List each line of the data that holds the string "scene".

## BEGIN

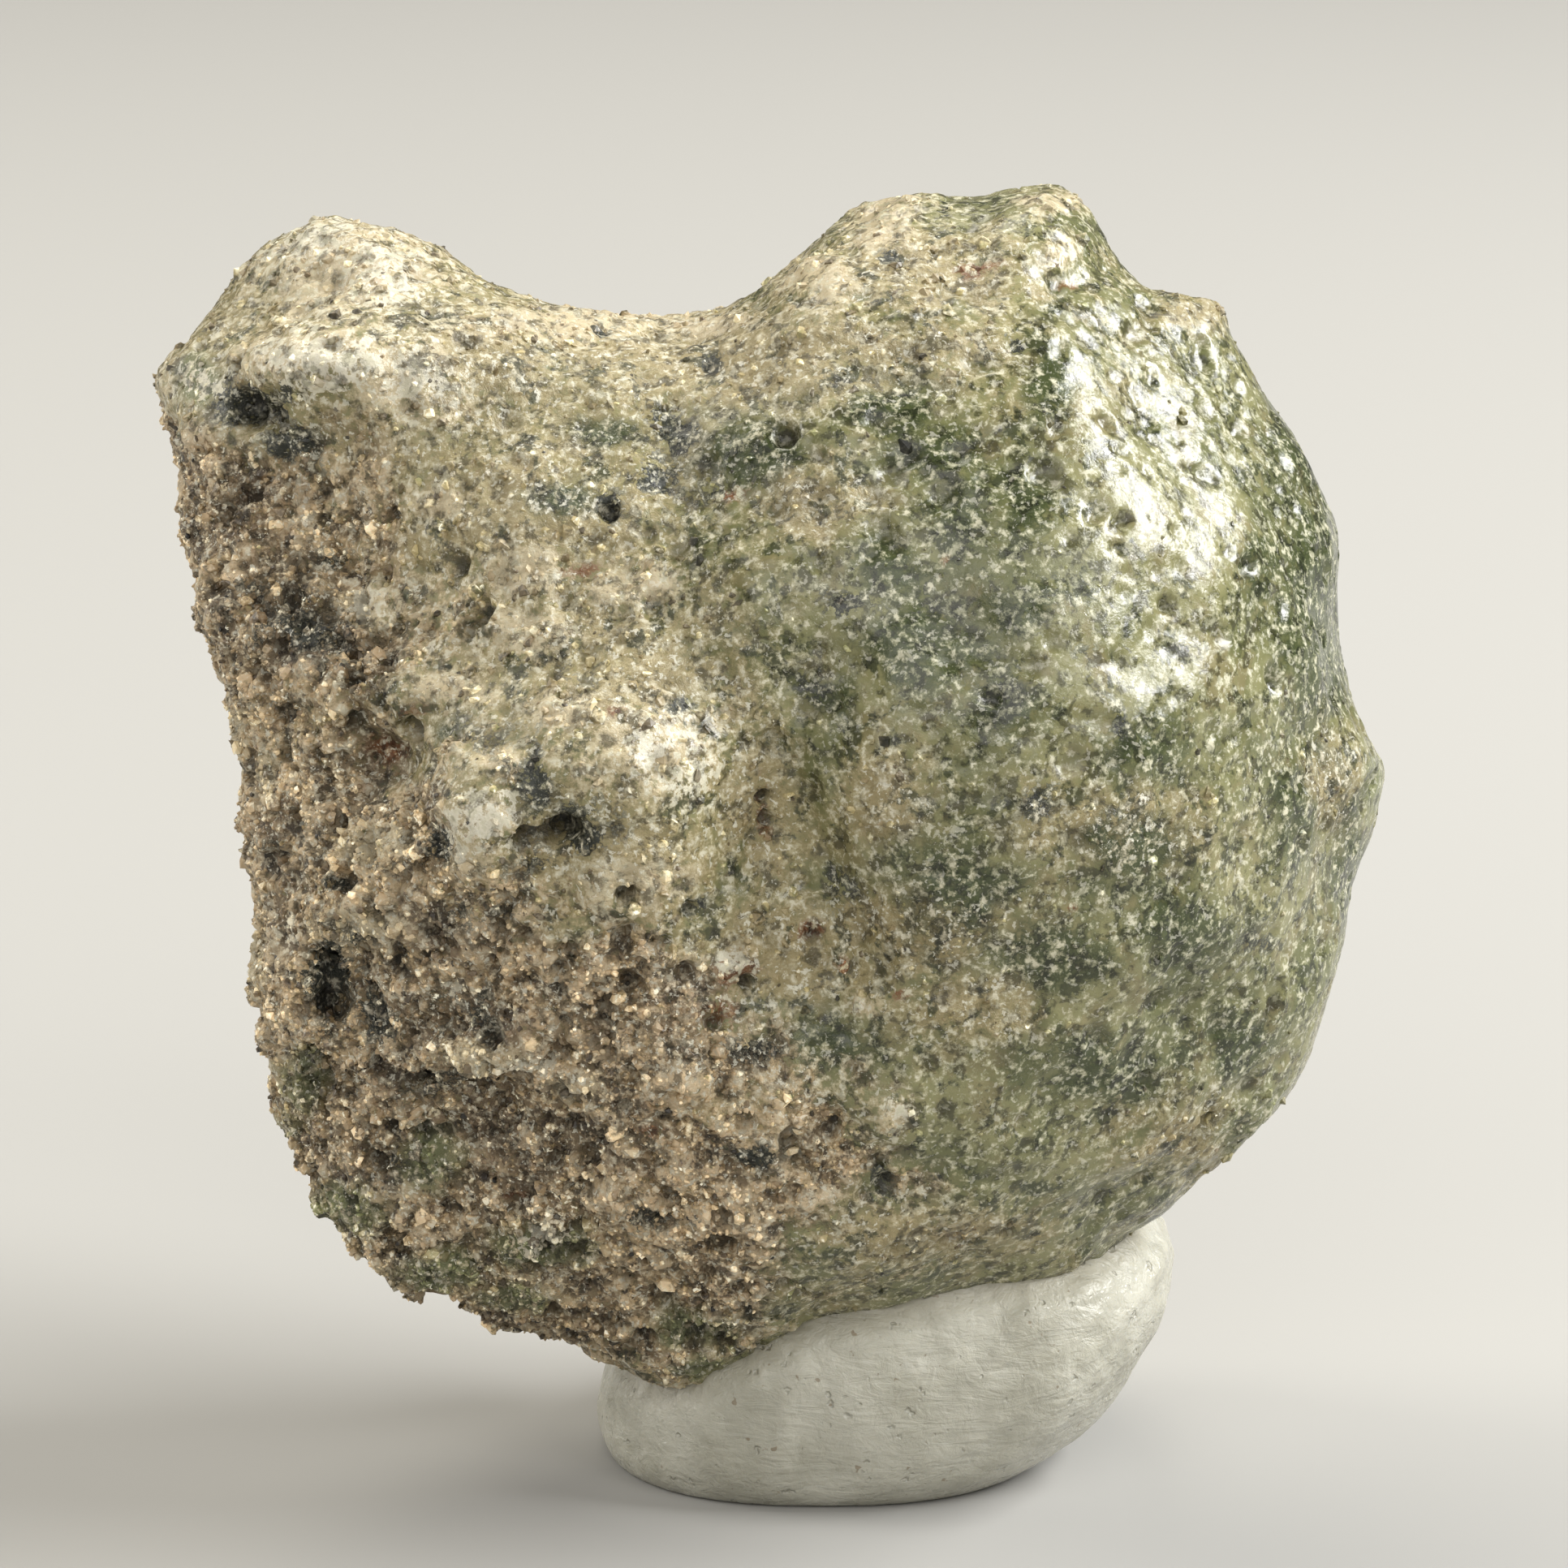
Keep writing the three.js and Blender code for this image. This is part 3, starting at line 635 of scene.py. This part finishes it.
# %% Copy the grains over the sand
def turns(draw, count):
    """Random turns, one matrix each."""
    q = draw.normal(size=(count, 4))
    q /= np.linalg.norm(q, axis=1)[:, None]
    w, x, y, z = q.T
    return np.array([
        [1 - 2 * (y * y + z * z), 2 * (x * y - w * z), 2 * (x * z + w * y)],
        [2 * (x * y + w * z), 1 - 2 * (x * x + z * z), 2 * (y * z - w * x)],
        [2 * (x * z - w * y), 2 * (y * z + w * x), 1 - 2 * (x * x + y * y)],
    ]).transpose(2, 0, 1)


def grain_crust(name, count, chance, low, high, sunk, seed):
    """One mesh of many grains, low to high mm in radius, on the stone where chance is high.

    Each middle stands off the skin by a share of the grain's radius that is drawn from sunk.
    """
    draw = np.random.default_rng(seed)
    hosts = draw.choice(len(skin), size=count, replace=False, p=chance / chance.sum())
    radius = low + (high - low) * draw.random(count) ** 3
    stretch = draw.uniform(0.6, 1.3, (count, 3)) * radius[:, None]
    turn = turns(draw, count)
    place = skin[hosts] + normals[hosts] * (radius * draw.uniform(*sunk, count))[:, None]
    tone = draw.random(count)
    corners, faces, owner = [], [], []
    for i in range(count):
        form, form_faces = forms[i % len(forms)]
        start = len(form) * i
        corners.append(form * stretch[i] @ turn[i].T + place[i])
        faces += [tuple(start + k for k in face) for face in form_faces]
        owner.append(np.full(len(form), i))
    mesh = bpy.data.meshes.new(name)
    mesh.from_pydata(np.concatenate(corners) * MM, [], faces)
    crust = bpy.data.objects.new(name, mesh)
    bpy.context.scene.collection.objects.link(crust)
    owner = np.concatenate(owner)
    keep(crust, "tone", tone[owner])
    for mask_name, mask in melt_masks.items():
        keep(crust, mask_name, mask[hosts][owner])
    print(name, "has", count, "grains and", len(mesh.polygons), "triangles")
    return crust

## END

> Output below
Keep writing the three.js and Blender code for this image. This is part 3, starting at line 635 of scene.py. This part finishes it.
    bpy.context.scene.collection.objects.link(crust)